Central banks are the biggest Gold holders. In their aim to support their currencies in turbulent times, central banks tend to diversify their reserves and buy Gold to improve the perceived strength of the economy and the currency. High Gold reserves can be a source of trust for a country’s solvency. Central banks added 1,136 tonnes of Gold worth around $70 billion to their reserves in 2022, according to data from the World Gold Council. This is the highest yearly purchase since records began. Central banks from emerging economies such as China, India and Turkey are quickly increasing their Gold reserves.
Gold has an inverse correlation with the US Dollar and US Treasuries, which are both major reserve and safe-haven assets. When the Dollar depreciates, Gold tends to rise, enabling investors and central banks to diversify their assets in turbulent times.
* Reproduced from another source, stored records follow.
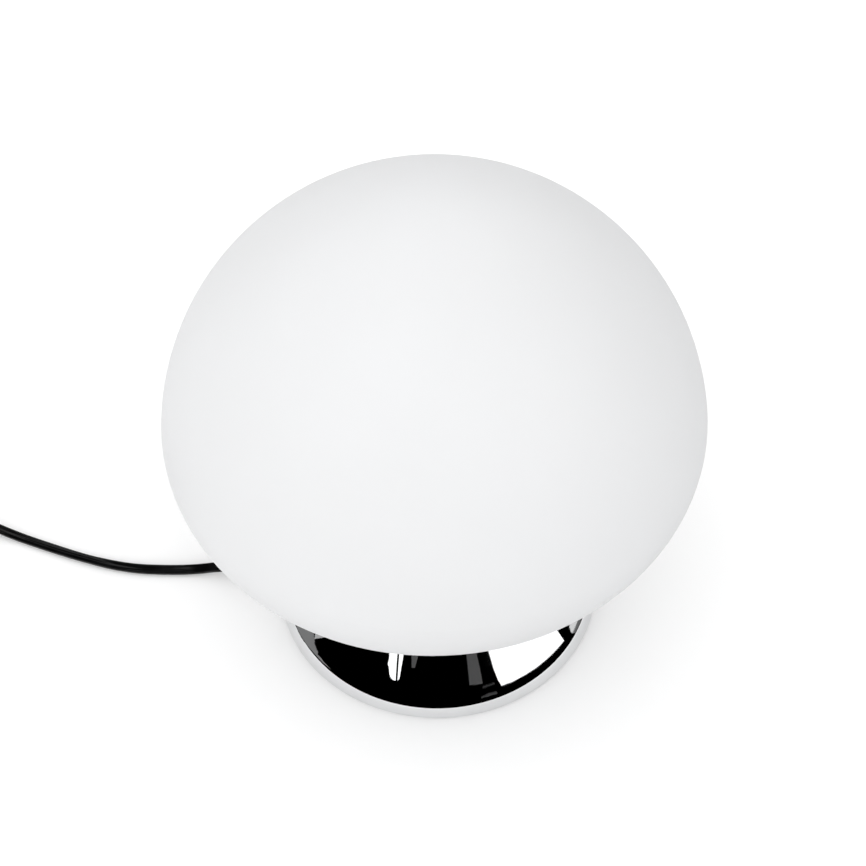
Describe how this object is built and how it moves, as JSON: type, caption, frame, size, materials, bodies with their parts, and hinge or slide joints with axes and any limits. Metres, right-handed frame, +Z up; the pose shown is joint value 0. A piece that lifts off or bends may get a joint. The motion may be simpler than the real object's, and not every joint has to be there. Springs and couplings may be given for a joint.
{
  "type": "glass globe table lamp",
  "caption": "Table lamp with a large flattened opal glass globe seated by its neck on a domed chrome base, with a flat black cord, in-line rocker switch and plug.",
  "frame": {"origin": "middle of the base where it stands on the table", "axes": "+Z up along the axis of base and globe; the cord leaves towards -X; -Y is the side that faces the viewer"},
  "size_m": [0.5714, 0.28, 0.2828],
  "materials": {
    "chrome": "polished chrome plate on spun steel",
    "opal_glass": "satin white opal glass, acid-etched outside",
    "cast_iron": "black-painted grey iron casting",
    "zinc_steel": "bright zinc plate",
    "pad": "closed-cell foam rubber",
    "silicone": "translucent silicone rubber",
    "holder_plastic": "white heat-proof moulding",
    "porcelain": "glazed porcelain",
    "nickel_brass": "nickel-plated brass",
    "bronze": "phosphor bronze strip",
    "bulb_opal": "frosted opal diffuser",
    "bulb_white": "white moulding",
    "black_glass": "fused black insulator",
    "cord_pvc": "black flexible vinyl",
    "core_pvc": "core insulation",
    "black_plastic": "satin black moulding"
  },
  "bodies": {
    "lamp": {"base_shell": "chrome", "base_ballast": "cast_iron", "base_cover": "zinc_steel", "base_pad": "pad", "cover_screws": "zinc_steel", "stem": "zinc_steel", "stem_washers": "zinc_steel", "stem_nuts": "zinc_steel", "gallery": "chrome", "globe_gasket": "silicone", "holder_cap": "holder_plastic", "holder_skirt": "holder_plastic", "holder_insert": "porcelain", "holder_screw_shell": "nickel_brass", "holder_centre_contact": "bronze", "holder_terminals": "nickel_brass", "terminal_screws": "zinc_steel", "cord_relief": "cord_pvc", "cord_clamp_base": "black_plastic", "cord_clamp_saddle": "black_plastic", "clamp_screws": "zinc_steel", "cord_inner": "cord_pvc", "inner_wires": "core_pvc", "cord_lead": "cord_pvc", "cord_run": "cord_pvc", "cord_coil": "cord_pvc", "cord_tail": "cord_pvc", "switch_lower": "black_plastic", "switch_upper": "black_plastic", "switch_contacts": "nickel_brass", "switch_screws": "zinc_steel", "plug_body": "cord_pvc", "plug_pins": "nickel_brass", "pin_sleeves": "black_plastic"},
    "globe": {"glass_globe": "opal_glass"},
    "bulb_foot": {"bulb_contact": "nickel_brass", "bulb_insulator": "black_glass"},
    "bulb": {"bulb_cap": "nickel_brass", "bulb_housing": "bulb_white", "bulb_diffuser": "bulb_opal"},
    "rocker": {"switch_rocker": "black_plastic"}
  },
  "joints": [
    {"name": "globe_lift", "type": "slide", "parent": "lamp", "child": "globe", "axis": [0, 0, 1], "range_m": [0, 0.15]},
    {"name": "bulb_rise", "type": "slide", "parent": "lamp", "child": "bulb_foot", "axis": [0, 0, 1], "range_m": [0, 0.0109]},
    {"name": "bulb_turn", "type": "hinge", "parent": "bulb_foot", "child": "bulb", "pos_m": [0, 0, 0.108], "axis": [0, 0, 1], "range_deg": [0, 1080]},
    {"name": "switch_rock", "type": "hinge", "parent": "lamp", "child": "rocker", "pos_m": [-0.323, 0.028, 0.0122], "axis": [0, -1, 0], "range_deg": [0, 16]}
  ],
  "couplings": [
    {"joint": "bulb_rise", "follows": "bulb_turn", "m_per_rad": 0.00057751}
  ]
}
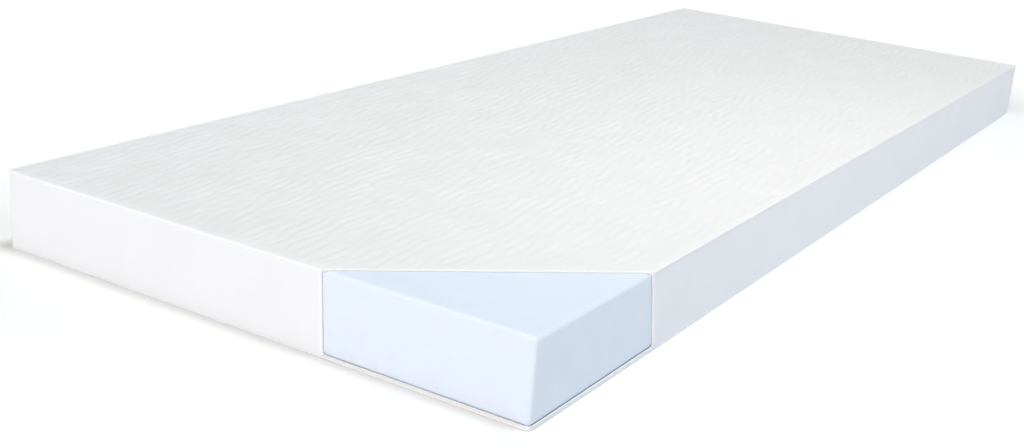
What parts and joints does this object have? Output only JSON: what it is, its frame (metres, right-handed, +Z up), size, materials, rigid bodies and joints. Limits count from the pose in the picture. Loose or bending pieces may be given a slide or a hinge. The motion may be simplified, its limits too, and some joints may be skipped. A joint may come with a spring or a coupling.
{
  "type": "memory foam mattress",
  "caption": "Single-size slab mattress: a foam core in a piped, zipped fabric cover, with one foot corner of the cover cut away and bound to show the foam.",
  "frame": {"origin": "centre of the mattress's footprint, on the flat underside", "axes": "+X to the right-hand side, +Y to the head end, +Z up from the underside to the sleeping surface"},
  "size_m": [0.8042, 2, 0.106],
  "materials": {
    "foam": "matte",
    "quilted_knit": "matte",
    "base_cloth": "matte",
    "border_cloth": "matte",
    "piping_cloth": "matte",
    "filler_cord": "matte",
    "binding_tape": "matte",
    "zip_tape": "matte",
    "zip_coil": "satin",
    "zip_metal": "satin",
    "label_cloth": "satin"
  },
  "bodies": {
    "mattress": {"foam_core": "foam", "top_panel": "quilted_knit", "bottom_panel": "base_cloth", "foot_border": "border_cloth", "right_border": "border_cloth", "head_border": "border_cloth", "left_border_upper": "border_cloth", "left_border_lower": "border_cloth", "top_piping_tape": "piping_cloth", "top_piping_cord": "filler_cord", "bottom_piping_tape": "piping_cloth", "bottom_piping_cord": "filler_cord", "cutaway_binding": "binding_tape", "zip_tape_upper": "zip_tape", "zip_tape_lower": "zip_tape", "zip_coil_upper": "zip_coil", "zip_coil_lower": "zip_coil", "zip_top_stops": "zip_metal", "zip_bottom_stop": "zip_metal", "zip_end_tab_head": "border_cloth", "zip_end_tab_foot": "border_cloth", "care_label": "label_cloth"},
    "slider": {"zip_slider": "zip_metal"},
    "pull_tab": {"zip_pull_tab": "zip_metal"}
  },
  "joints": [
    {"name": "zip_slide", "type": "slide", "parent": "mattress", "child": "slider", "axis": [0, -1, 0], "range_m": [0, 1.833]},
    {"name": "pull_hinge", "type": "hinge", "parent": "slider", "child": "pull_tab", "pos_m": [-0.4019, 0.9167, 0.053], "axis": [0, 0, 1], "range_deg": [0, 175]}
  ]
}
Gold is also inversely correlated with risk assets. A rally in the stock market tends to weaken Gold price, while sell-offs in riskier markets tend to favor the precious metal.
The price can move due to a wide range of factors. Geopolitical instability or fears of a deep recession can quickly make Gold price escalate due to its safe-haven status. As a yield-less asset, Gold tends to rise with lower interest rates, while higher cost of money usually weighs down on the yellow metal. Still, most moves depend on how the US Dollar (USD) behaves as the asset is priced in dollars (XAU/USD). A strong Dollar tends to keep the price of Gold controlled, whereas a weaker Dollar is likely to push Gold prices up.